* _WRITTEN EXERCISE_: The first line to copy is the one with "extrude(amount=gasket_thickness)"; the last is the one with "bpy.context.scene.collection.objects.link(empty)". Copy each line in that range exactly, leaving out all others.

═══

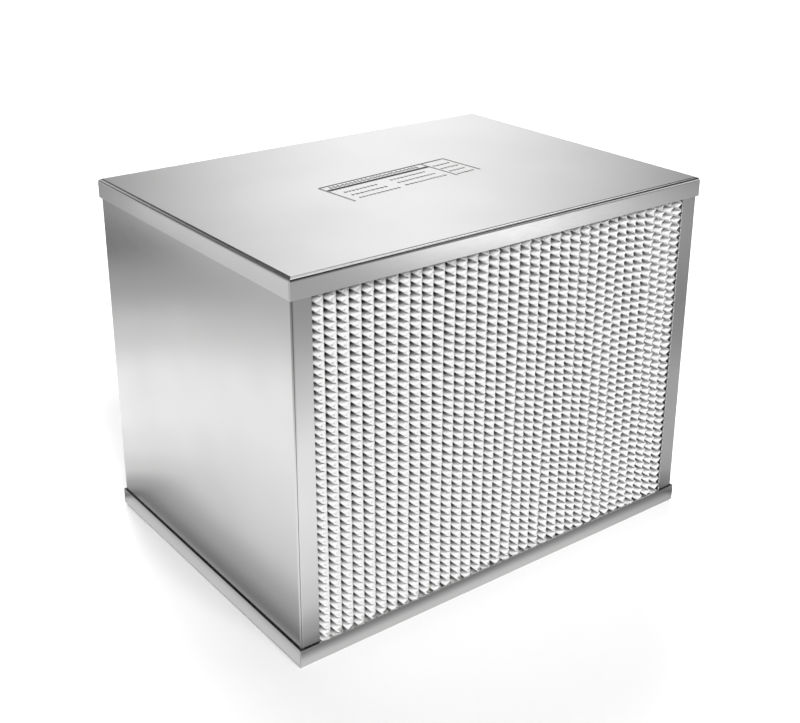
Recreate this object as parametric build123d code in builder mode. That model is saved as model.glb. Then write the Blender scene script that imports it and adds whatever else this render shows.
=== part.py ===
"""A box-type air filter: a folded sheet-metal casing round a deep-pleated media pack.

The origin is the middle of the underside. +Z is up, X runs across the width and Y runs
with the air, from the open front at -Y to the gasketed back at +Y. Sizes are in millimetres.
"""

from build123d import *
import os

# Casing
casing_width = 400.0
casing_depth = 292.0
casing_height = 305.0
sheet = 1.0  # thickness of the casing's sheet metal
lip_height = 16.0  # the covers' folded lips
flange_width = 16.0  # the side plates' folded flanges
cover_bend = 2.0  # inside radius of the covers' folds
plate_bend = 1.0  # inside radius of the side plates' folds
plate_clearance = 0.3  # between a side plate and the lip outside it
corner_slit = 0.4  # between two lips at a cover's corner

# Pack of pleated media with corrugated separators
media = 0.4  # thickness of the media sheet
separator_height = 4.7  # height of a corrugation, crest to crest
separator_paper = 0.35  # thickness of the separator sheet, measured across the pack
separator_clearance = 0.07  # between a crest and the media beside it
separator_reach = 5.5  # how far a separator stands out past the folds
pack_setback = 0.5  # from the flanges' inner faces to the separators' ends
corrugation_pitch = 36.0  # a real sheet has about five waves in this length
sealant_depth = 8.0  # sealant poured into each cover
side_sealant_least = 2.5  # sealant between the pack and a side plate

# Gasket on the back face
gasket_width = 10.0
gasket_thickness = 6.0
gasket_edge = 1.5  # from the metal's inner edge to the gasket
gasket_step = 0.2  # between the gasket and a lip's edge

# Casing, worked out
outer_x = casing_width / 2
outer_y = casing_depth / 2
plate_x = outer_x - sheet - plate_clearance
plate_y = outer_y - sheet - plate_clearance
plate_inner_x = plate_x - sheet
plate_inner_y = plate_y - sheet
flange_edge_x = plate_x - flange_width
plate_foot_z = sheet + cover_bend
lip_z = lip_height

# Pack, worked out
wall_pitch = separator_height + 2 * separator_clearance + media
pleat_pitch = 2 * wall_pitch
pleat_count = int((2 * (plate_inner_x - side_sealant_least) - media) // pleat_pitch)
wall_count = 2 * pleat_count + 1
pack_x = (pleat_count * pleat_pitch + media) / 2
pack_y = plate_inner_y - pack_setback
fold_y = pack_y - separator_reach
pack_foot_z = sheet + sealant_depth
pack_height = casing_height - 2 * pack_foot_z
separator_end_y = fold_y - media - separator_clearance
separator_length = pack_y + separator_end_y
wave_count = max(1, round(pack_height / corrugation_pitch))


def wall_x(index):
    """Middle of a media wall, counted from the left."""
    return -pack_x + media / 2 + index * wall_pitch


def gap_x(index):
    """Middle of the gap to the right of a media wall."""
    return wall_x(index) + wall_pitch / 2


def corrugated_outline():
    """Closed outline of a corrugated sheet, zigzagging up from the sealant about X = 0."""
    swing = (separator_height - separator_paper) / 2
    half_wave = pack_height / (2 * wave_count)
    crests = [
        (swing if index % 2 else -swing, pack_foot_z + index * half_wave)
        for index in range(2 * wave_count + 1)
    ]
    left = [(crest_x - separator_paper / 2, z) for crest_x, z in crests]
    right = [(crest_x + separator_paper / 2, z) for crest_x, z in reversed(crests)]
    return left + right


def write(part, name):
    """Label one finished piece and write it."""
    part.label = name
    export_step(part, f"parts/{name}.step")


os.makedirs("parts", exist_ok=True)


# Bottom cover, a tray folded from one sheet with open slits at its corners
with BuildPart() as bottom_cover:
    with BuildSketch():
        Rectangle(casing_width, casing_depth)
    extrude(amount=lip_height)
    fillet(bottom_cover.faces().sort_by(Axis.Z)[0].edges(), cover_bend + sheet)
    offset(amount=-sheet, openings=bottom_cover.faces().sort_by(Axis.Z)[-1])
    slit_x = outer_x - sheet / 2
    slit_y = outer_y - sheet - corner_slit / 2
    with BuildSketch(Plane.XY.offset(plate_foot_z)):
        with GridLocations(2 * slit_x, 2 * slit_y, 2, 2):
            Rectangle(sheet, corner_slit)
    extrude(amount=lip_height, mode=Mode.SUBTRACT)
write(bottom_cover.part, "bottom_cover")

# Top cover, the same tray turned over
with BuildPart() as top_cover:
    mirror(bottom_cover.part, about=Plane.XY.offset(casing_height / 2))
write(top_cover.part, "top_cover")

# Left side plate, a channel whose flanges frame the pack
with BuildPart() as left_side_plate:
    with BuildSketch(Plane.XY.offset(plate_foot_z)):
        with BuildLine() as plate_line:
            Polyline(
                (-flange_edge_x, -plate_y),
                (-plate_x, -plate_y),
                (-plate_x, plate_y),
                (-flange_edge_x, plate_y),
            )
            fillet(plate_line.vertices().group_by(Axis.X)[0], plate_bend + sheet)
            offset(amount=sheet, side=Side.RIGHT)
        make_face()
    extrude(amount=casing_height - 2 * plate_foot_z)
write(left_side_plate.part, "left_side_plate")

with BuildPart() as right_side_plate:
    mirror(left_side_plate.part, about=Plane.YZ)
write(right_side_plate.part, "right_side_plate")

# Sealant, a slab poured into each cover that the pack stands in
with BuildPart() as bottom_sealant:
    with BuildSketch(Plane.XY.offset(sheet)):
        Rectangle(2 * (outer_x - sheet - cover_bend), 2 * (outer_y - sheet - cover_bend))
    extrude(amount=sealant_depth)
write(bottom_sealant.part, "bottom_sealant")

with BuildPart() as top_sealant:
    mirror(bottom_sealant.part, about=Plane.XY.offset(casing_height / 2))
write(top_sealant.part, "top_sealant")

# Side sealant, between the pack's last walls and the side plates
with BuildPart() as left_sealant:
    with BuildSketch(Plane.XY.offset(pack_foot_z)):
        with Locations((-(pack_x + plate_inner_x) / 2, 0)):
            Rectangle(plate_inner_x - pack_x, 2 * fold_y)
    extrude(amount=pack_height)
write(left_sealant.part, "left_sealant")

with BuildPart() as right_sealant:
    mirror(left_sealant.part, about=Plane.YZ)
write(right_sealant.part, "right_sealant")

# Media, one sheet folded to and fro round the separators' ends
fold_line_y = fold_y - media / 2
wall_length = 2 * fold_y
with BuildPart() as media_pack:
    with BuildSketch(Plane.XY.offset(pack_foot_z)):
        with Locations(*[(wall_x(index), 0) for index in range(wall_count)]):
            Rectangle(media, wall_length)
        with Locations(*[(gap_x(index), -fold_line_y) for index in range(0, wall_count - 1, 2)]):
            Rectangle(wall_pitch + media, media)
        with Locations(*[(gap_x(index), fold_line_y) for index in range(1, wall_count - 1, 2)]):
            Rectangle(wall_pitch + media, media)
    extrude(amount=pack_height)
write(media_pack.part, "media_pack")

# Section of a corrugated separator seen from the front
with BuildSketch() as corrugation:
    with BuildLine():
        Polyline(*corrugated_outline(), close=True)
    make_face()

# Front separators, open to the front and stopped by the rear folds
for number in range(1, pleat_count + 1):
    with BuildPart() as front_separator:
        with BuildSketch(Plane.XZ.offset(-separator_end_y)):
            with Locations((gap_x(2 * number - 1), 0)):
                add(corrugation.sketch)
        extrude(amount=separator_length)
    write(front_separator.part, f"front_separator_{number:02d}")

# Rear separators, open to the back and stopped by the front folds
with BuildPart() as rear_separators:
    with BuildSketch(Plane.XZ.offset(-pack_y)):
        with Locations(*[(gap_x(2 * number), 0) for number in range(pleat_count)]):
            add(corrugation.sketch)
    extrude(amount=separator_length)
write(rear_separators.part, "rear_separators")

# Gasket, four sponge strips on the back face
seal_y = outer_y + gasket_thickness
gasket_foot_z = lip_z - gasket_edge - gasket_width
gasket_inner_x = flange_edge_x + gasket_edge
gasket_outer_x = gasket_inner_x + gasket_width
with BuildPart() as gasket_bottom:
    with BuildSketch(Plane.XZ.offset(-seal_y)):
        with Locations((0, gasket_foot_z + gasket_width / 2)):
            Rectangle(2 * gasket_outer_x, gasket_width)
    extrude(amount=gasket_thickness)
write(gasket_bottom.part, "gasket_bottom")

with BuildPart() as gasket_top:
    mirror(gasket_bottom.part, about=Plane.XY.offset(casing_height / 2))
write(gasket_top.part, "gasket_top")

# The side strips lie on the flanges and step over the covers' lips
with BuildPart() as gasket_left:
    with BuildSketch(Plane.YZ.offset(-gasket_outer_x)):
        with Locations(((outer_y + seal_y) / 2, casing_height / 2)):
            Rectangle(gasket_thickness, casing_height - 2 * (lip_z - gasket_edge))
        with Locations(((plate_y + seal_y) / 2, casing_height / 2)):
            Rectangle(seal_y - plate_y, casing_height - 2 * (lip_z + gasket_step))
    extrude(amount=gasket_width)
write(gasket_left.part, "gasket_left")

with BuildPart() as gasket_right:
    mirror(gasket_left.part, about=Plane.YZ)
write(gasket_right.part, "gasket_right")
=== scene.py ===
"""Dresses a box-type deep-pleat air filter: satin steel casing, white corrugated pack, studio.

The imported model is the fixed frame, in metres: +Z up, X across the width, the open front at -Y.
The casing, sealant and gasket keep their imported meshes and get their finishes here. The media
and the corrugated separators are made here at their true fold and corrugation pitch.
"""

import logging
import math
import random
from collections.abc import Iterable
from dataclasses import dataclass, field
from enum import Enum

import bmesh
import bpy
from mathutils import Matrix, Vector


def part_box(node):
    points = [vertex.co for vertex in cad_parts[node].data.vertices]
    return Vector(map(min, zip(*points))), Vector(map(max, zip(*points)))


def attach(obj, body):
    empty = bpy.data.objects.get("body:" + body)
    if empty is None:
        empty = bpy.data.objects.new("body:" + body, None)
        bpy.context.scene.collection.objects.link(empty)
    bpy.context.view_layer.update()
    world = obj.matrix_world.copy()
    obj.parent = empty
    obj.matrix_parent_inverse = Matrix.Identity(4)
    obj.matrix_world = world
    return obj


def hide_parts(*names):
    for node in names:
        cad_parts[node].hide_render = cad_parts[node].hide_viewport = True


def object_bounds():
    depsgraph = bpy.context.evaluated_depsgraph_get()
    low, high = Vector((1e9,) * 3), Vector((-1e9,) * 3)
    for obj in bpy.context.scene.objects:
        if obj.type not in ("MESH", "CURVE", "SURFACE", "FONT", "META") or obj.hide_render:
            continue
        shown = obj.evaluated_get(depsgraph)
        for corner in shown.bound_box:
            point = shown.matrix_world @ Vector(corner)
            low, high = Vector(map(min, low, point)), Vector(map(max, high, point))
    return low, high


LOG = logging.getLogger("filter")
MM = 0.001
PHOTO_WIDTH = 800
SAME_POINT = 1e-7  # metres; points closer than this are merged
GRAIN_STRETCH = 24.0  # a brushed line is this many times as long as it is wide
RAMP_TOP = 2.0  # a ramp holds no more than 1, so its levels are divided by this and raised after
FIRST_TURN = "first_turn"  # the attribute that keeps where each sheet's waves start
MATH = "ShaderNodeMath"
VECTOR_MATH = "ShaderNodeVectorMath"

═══

* _FULL SOLUTION_:
    extrude(amount=gasket_thickness)
write(gasket_bottom.part, "gasket_bottom")

with BuildPart() as gasket_top:
    mirror(gasket_bottom.part, about=Plane.XY.offset(casing_height / 2))
write(gasket_top.part, "gasket_top")

# The side strips lie on the flanges and step over the covers' lips
with BuildPart() as gasket_left:
    with BuildSketch(Plane.YZ.offset(-gasket_outer_x)):
        with Locations(((outer_y + seal_y) / 2, casing_height / 2)):
            Rectangle(gasket_thickness, casing_height - 2 * (lip_z - gasket_edge))
        with Locations(((plate_y + seal_y) / 2, casing_height / 2)):
            Rectangle(seal_y - plate_y, casing_height - 2 * (lip_z + gasket_step))
    extrude(amount=gasket_width)
write(gasket_left.part, "gasket_left")

with BuildPart() as gasket_right:
    mirror(gasket_left.part, about=Plane.YZ)
write(gasket_right.part, "gasket_right")
=== scene.py ===
"""Dresses a box-type deep-pleat air filter: satin steel casing, white corrugated pack, studio.

The imported model is the fixed frame, in metres: +Z up, X across the width, the open front at -Y.
The casing, sealant and gasket keep their imported meshes and get their finishes here. The media
and the corrugated separators are made here at their true fold and corrugation pitch.
"""

import logging
import math
import random
from collections.abc import Iterable
from dataclasses import dataclass, field
from enum import Enum

import bmesh
import bpy
from mathutils import Matrix, Vector


def part_box(node):
    points = [vertex.co for vertex in cad_parts[node].data.vertices]
    return Vector(map(min, zip(*points))), Vector(map(max, zip(*points)))


def attach(obj, body):
    empty = bpy.data.objects.get("body:" + body)
    if empty is None:
        empty = bpy.data.objects.new("body:" + body, None)
        bpy.context.scene.collection.objects.link(empty)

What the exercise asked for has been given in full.